- _AIM OF THE EXERCISE_: Exactly as written, transcribe the lines that run from the one containing "Give this object's" to the end of the records below.

Begin

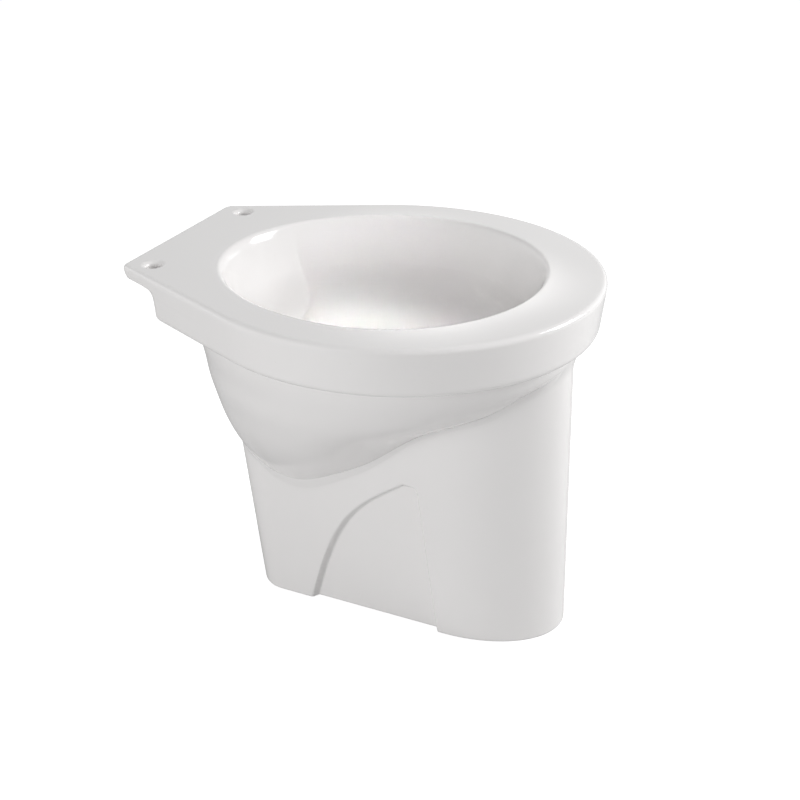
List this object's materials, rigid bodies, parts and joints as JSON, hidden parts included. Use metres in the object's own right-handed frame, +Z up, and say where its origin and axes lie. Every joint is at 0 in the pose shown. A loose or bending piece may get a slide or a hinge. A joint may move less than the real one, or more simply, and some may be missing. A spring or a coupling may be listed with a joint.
{
  "type": "toilet pan",
  "caption": "Floor-standing washdown toilet pan in white glazed china with an oval rim, a rear seat deck, a hollow foot and a floor outlet.",
  "frame": {"origin": "on the floor under the middle of the pan's length and width", "axes": "+Z up, -Y towards the front of the rim, +Y towards the seat deck and the flush inlet, +X to the pan's left as it faces the user"},
  "size_m": [0.3635, 0.4525, 0.368],
  "materials": {
    "glazed_china": "glossy white glaze",
    "bare_china": "matt, unglazed outside"
  },
  "bodies": {
    "root": {"rim": "glazed_china", "rim_lip": "glazed_china", "bowl": "glazed_china", "foot": "glazed_china", "flush_inlet": "glazed_china", "channel_floor": "glazed_china", "flush_divider": "glazed_china", "trapway": "bare_china", "outlet_collar": "bare_china"}
  },
  "joints": []
}
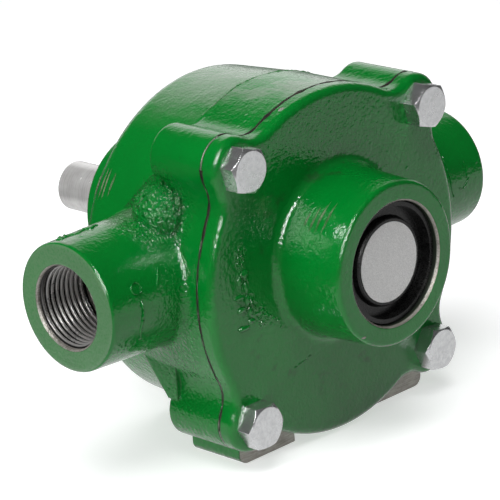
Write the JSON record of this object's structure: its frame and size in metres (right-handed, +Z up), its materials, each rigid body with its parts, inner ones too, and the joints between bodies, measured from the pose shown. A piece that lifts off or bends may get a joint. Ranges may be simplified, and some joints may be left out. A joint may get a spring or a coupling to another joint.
{
  "type": "roller pump",
  "caption": "Foot-mounted roller pump: round green cast casing with threaded ports left and right, bolted front cover with a hub cap, and a plain drive shaft at the rear.",
  "frame": {"origin": "middle of the two tapped foot holes, on the plane of the feet", "axes": "+X through the ports to the right as seen from the front cover, +Y to the rear along the drive shaft, +Z up"},
  "size_m": [0.1626, 0.1395, 0.1067],
  "materials": {
    "casting_paint": "glossy green enamel over rough cast iron, bare machined foot faces",
    "zinc": "bright zinc plated",
    "shaft_steel": "ground steel",
    "bearing_steel": "polished bearing steel",
    "cage_steel": "pressed steel",
    "rotor_iron": "machined cast iron",
    "key_steel": "bright key steel",
    "roller_plastic": "turned engineering plastic",
    "black_rubber": "moulded rubber",
    "cap_black": "semi-gloss black",
    "label_film": "plain pale printed film",
    "seal_case": "pressed steel"
  },
  "bodies": {
    "housing": {"pump_body": "casting_paint", "front_cover": "casting_paint", "cover_bolts": "zinc", "cover_o_ring": "black_rubber", "bearing_cap": "cap_black", "cap_label": "label_film", "front_bearing_outer_race": "bearing_steel", "front_bearing_seals": "black_rubber", "front_seal_case": "seal_case", "front_seal_lip": "black_rubber", "front_seal_spring": "key_steel", "rear_bearing_outer_race": "bearing_steel", "rear_bearing_seals": "black_rubber", "rear_seal_case": "seal_case", "rear_seal_lip": "black_rubber", "rear_seal_spring": "key_steel"},
    "rotor_assembly": {"drive_shaft": "shaft_steel", "rotor": "rotor_iron", "rotor_key": "key_steel", "rotor_set_screws": "key_steel", "front_bearing_inner_race": "bearing_steel", "rear_bearing_inner_race": "bearing_steel"},
    "front_ball_set": {"front_bearing_balls": "bearing_steel", "front_bearing_cage": "cage_steel"},
    "rear_ball_set": {"rear_bearing_balls": "bearing_steel", "rear_bearing_cage": "cage_steel"},
    "roller_1_body": {"roller_1": "roller_plastic"},
    "roller_2_body": {"roller_2": "roller_plastic"},
    "roller_3_body": {"roller_3": "roller_plastic"},
    "roller_4_body": {"roller_4": "roller_plastic"},
    "roller_5_body": {"roller_5": "roller_plastic"},
    "roller_6_body": {"roller_6": "roller_plastic"}
  },
  "joints": [
    {"name": "shaft_turn", "type": "hinge", "parent": "housing", "child": "rotor_assembly", "pos_m": [0, 0.0148, 0.05715], "axis": [0, 1, 0], "continuous": true},
    {"name": "front_cage_turn", "type": "hinge", "parent": "housing", "child": "front_ball_set", "pos_m": [0, -0.02687, 0.05715], "axis": [0, 1, 0], "continuous": true},
    {"name": "rear_cage_turn", "type": "hinge", "parent": "housing", "child": "rear_ball_set", "pos_m": [0, 0.06307, 0.05715], "axis": [0, 1, 0], "continuous": true},
    {"name": "roller_1_slide", "type": "slide", "parent": "rotor_assembly", "child": "roller_1_body", "axis": [1, 0, 0], "range_m": [0, 0.0021]},
    {"name": "roller_2_slide", "type": "slide", "parent": "rotor_assembly", "child": "roller_2_body", "axis": [0.5, 0, 0.866], "range_m": [0, 0.0021]},
    {"name": "roller_3_slide", "type": "slide", "parent": "rotor_assembly", "child": "roller_3_body", "axis": [-0.5, 0, 0.866], "range_m": [0, 0.0021]},
    {"name": "roller_4_slide", "type": "slide", "parent": "rotor_assembly", "child": "roller_4_body", "axis": [-1, 0, 0], "range_m": [0, 0.0021]},
    {"name": "roller_5_slide", "type": "slide", "parent": "rotor_assembly", "child": "roller_5_body", "axis": [-0.5, 0, -0.866], "range_m": [0, 0.0021]},
    {"name": "roller_6_slide", "type": "slide", "parent": "rotor_assembly", "child": "roller_6_body", "axis": [0.5, 0, -0.866], "range_m": [0, 0.0021]}
  ],
  "couplings": [
    {"joint": "front_cage_turn", "follows": "shaft_turn", "ratio": 0.4063},
    {"joint": "rear_cage_turn", "follows": "shaft_turn", "ratio": 0.4063}
  ]
}
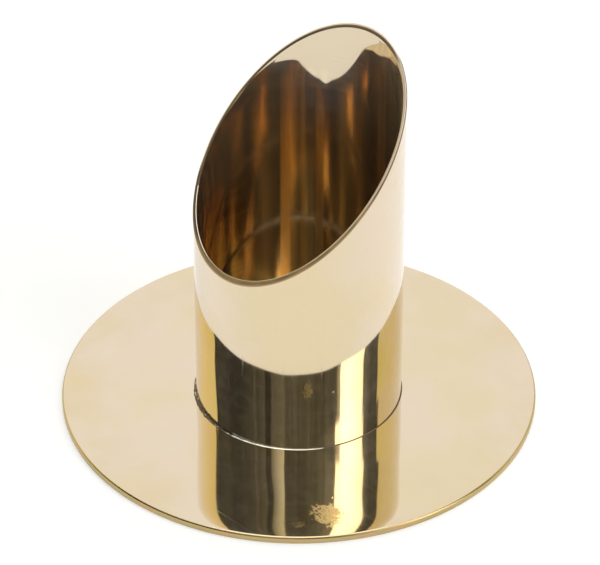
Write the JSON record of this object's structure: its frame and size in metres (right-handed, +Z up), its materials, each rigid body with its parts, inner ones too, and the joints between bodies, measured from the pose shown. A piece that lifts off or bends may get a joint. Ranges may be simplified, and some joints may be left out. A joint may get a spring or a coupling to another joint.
{
  "type": "candle holder",
  "caption": "Polished brass candle holder: an upright thin-walled tube with an obliquely cut top, soldered to a flat round plate, takes the foot of a pillar candle.",
  "frame": {"origin": "middle of the plate's underside, where the holder stands", "axes": "+Z up along the tube; -Y towards the low side of the cut, +Y towards its high side; +X to the right as seen from the low side"},
  "size_m": [0.12, 0.12, 0.0967],
  "materials": {
    "brass": "polished",
    "solder": "dull"
  },
  "bodies": {
    "root": {"base_plate": "brass", "socket_tube": "brass", "outer_solder_fillet": "solder", "inner_solder_fillet": "solder"}
  },
  "joints": []
}
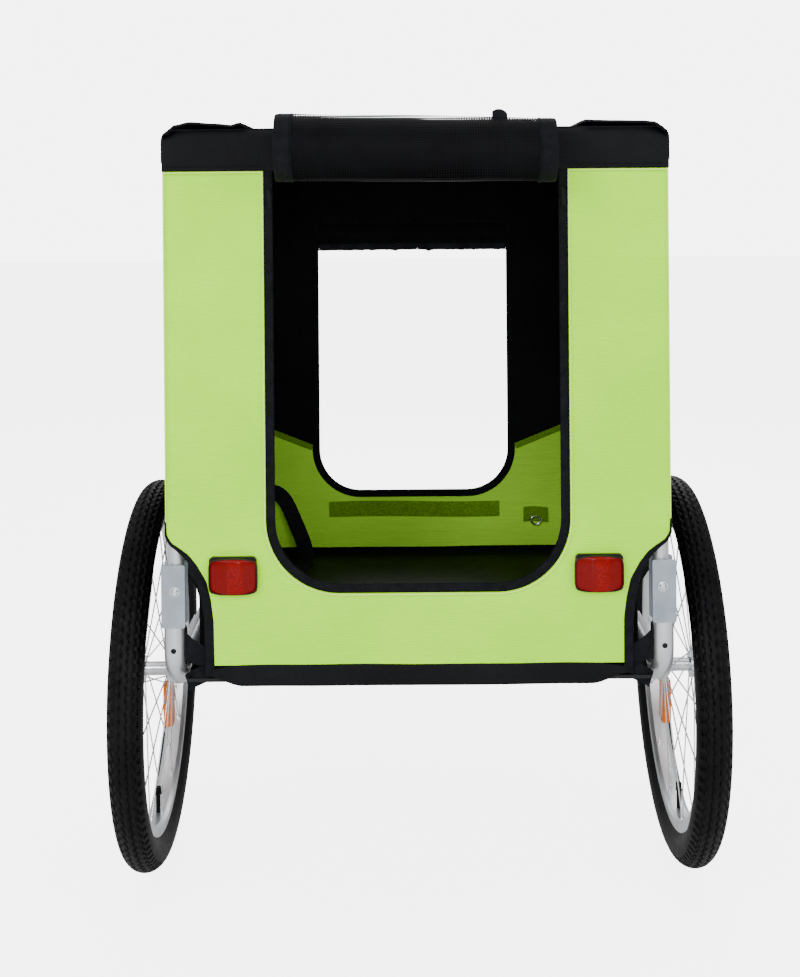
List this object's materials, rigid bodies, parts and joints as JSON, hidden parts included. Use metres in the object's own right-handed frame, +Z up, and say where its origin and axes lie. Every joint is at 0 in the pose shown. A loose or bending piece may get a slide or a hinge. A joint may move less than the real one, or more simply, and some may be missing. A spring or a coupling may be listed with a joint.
{
  "type": "bicycle trailer",
  "caption": "Folding two-wheeled bicycle trailer with a see-through fabric cabin, rolled-up rear door, side hoops that fold inwards and a swinging drawbar with hitch.",
  "frame": {"origin": "on the ground, midway between the hindmost and foremost points and between the wheels", "axes": "+Z up, +Y the way it travels, +X to the right of someone standing behind it"},
  "size_m": [0.7886, 1.1772, 0.9903],
  "materials": {
    "silver_paint": "satin silver powder coat",
    "grey_steel": "blue-grey painted steel",
    "zinc_steel": "bright zinc plating",
    "rim_alloy": "silver anodised",
    "tyre_rubber": "matt rubber with a ribbed tread",
    "black_rubber": "matt",
    "green_cloth": "coated polyester weave",
    "black_cloth": "coated polyester weave",
    "black_mesh": "open polyester mesh",
    "black_webbing": "ribbed webbing",
    "velcro_green": "loop tape",
    "floor_board": "matt",
    "black_plastic": "fine grained",
    "red_reflector": "prismatic, clear red",
    "orange_reflector": "prismatic, clear orange"
  },
  "bodies": {
    "root": {"axle_bracket_left": "silver_paint", "axle_bracket_right": "silver_paint", "axle_left": "zinc_steel", "axle_right": "zinc_steel", "cross_tube_front": "silver_paint", "cross_tube_rear": "silver_paint", "door_toggle": "black_plastic", "drawbar_bolt": "zinc_steel", "drawbar_bracket": "silver_paint", "floor_board": "floor_board", "floor_cover": "black_cloth", "fold_brackets_left": "grey_steel", "fold_brackets_right": "grey_steel", "frame_loops": "black_webbing", "front_door_roll": "black_mesh", "front_panel_lower": "green_cloth", "front_panel_upper": "black_cloth", "leash_ring": "zinc_steel", "leash_strap": "black_webbing", "pivot_bolts": "zinc_steel", "rear_binding": "black_cloth", "rear_door_roll": "black_mesh", "rear_header": "black_cloth", "rear_hem": "black_cloth", "rear_panel": "green_cloth", "reflector_bases": "black_plastic", "reflector_lenses": "red_reflector", "roof_flaps": "black_cloth", "roof_panel": "black_cloth", "side_skirt_left": "black_cloth", "side_skirt_right": "black_cloth", "side_tube_left": "silver_paint", "side_tube_right": "silver_paint", "velcro_strip": "velcro_green"},
    "left_side": {"side_hoop_left": "silver_paint", "side_panel_left": "black_mesh"},
    "right_side": {"side_hoop_right": "silver_paint", "side_panel_right": "black_mesh"},
    "left_wheel": {"tyre_left": "tyre_rubber", "rim_left": "rim_alloy", "hub_left": "zinc_steel", "spokes_left": "zinc_steel", "wheel_reflector_left": "orange_reflector", "valve_left": "black_rubber"},
    "right_wheel": {"tyre_right": "tyre_rubber", "rim_right": "rim_alloy", "hub_right": "zinc_steel", "spokes_right": "zinc_steel", "wheel_reflector_right": "orange_reflector", "valve_right": "black_rubber"},
    "left_release": {"release_button_left": "black_plastic"},
    "right_release": {"release_button_right": "black_plastic"},
    "drawbar": {"drawbar_tube": "silver_paint", "drawbar_end": "black_plastic", "hitch_yaw_pin": "zinc_steel"},
    "clamp_knob": {"drawbar_knob": "black_plastic"},
    "hitch_swivel": {"hitch_link": "zinc_steel", "hitch_pitch_pin": "zinc_steel"},
    "hitch_tongue": {"hitch_plate": "zinc_steel"}
  },
  "joints": [
    {"name": "left_fold", "type": "hinge", "parent": "root", "child": "left_side", "pos_m": [-0.287, -0.22685, 0.423], "axis": [0, 1, 0], "range_deg": [0, 92]},
    {"name": "right_fold", "type": "hinge", "parent": "root", "child": "right_side", "pos_m": [0.287, -0.22685, 0.425], "axis": [0, -1, 0], "range_deg": [0, 88]},
    {"name": "left_wheel_spin", "type": "hinge", "parent": "root", "child": "left_wheel", "pos_m": [-0.351, -0.25835, 0.25], "axis": [1, 0, 0], "continuous": true},
    {"name": "right_wheel_spin", "type": "hinge", "parent": "root", "child": "right_wheel", "pos_m": [0.351, -0.25835, 0.25], "axis": [1, 0, 0], "continuous": true},
    {"name": "left_release_press", "type": "slide", "parent": "root", "child": "left_release", "axis": [1, 0, 0], "range_m": [0, 0.003], "stiffness_N_per_m": 1500, "springref_m": -0.0005},
    {"name": "right_release_press", "type": "slide", "parent": "root", "child": "right_release", "axis": [-1, 0, 0], "range_m": [0, 0.003], "stiffness_N_per_m": 1500, "springref_m": -0.0005},
    {"name": "drawbar_fold", "type": "hinge", "parent": "root", "child": "drawbar", "pos_m": [-0.13, 0.08665, 0.298], "axis": [0, 0, -1], "range_deg": [0, 90]},
    {"name": "clamp_knob_turn", "type": "hinge", "parent": "root", "child": "clamp_knob", "pos_m": [-0.13, 0.08665, 0.275], "axis": [0, 0, 1], "continuous": true},
    {"name": "hitch_yaw", "type": "hinge", "parent": "drawbar", "child": "hitch_swivel", "pos_m": [-0.13, 0.49265, 0.292], "axis": [0, 0, 1], "range_deg": [-65, 65]},
    {"name": "hitch_pitch", "type": "hinge", "parent": "hitch_swivel", "child": "hitch_tongue", "pos_m": [-0.13, 0.53065, 0.292], "axis": [1, 0, 0], "range_deg": [-50, 50]}
  ]
}
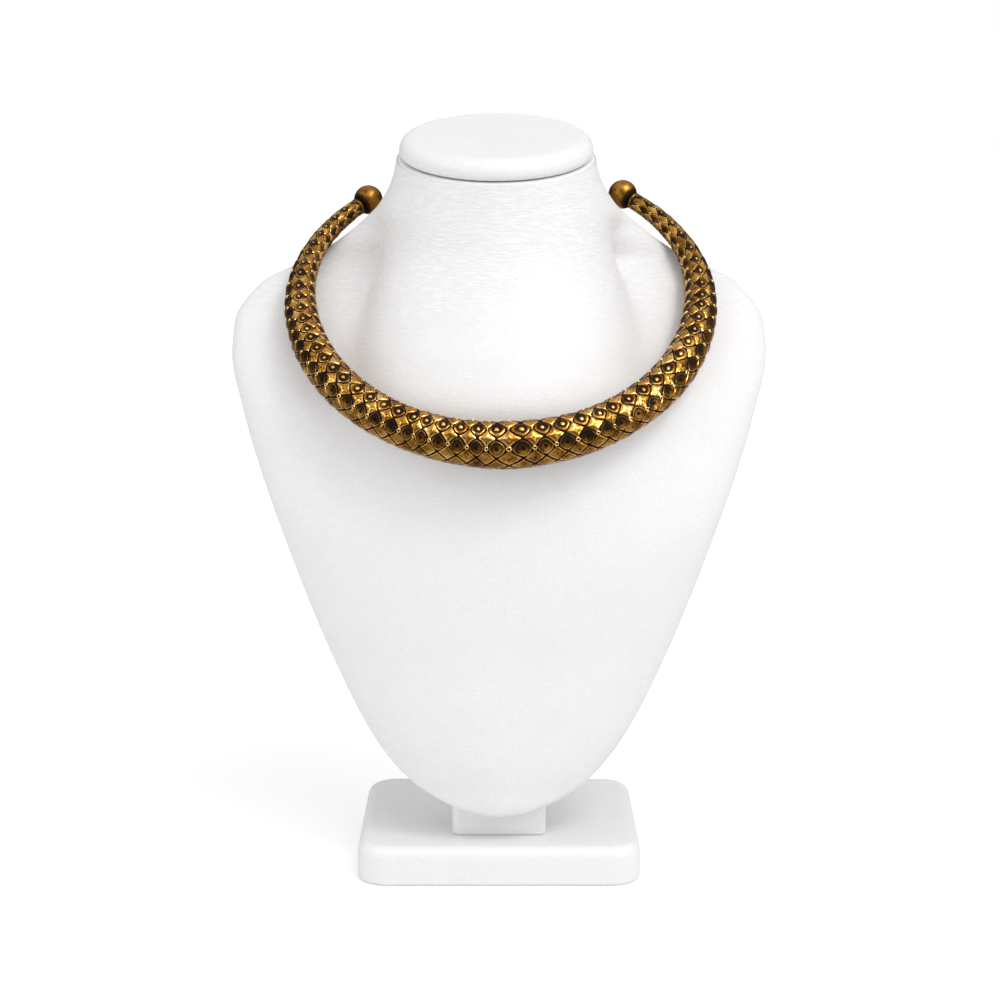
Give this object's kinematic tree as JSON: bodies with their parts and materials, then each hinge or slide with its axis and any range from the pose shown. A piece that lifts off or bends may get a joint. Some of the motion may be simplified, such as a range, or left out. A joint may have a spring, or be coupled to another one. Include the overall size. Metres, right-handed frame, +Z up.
{
  "type": "collar choker necklace on a display neck bust",
  "caption": "Open tapered collar choker with a cast diamond relief and ball ends, resting on a plain display neck bust.",
  "frame": {"origin": "centre of the base block's underside", "axes": "+Z up, the front of the bust and collar faces -Y, +X to the right as seen from the front"},
  "size_m": [0.1954, 0.119, 0.2726],
  "materials": {
    "antique_brass": "antiqued, dark in the recesses",
    "white_leatherette": "matt fine grain"
  },
  "bodies": {
    "root": {"collar_tube": "antique_brass", "finial_left": "antique_brass", "finial_right": "antique_brass", "bust_torso": "white_leatherette", "neck_cap": "white_leatherette", "post": "white_leatherette", "base_block": "white_leatherette"}
  },
  "joints": []
}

End

- _THE SOLUTION_:
Give this object's kinematic tree as JSON: bodies with their parts and materials, then each hinge or slide with its axis and any range from the pose shown. A piece that lifts off or bends may get a joint. Some of the motion may be simplified, such as a range, or left out. A joint may have a spring, or be coupled to another one. Include the overall size. Metres, right-handed frame, +Z up.
{
  "type": "collar choker necklace on a display neck bust",
  "caption": "Open tapered collar choker with a cast diamond relief and ball ends, resting on a plain display neck bust.",
  "frame": {"origin": "centre of the base block's underside", "axes": "+Z up, the front of the bust and collar faces -Y, +X to the right as seen from the front"},
  "size_m": [0.1954, 0.119, 0.2726],
  "materials": {
    "antique_brass": "antiqued, dark in the recesses",
    "white_leatherette": "matt fine grain"
  },
  "bodies": {
    "root": {"collar_tube": "antique_brass", "finial_left": "antique_brass", "finial_right": "antique_brass", "bust_torso": "white_leatherette", "neck_cap": "white_leatherette", "post": "white_leatherette", "base_block": "white_leatherette"}
  },
  "joints": []
}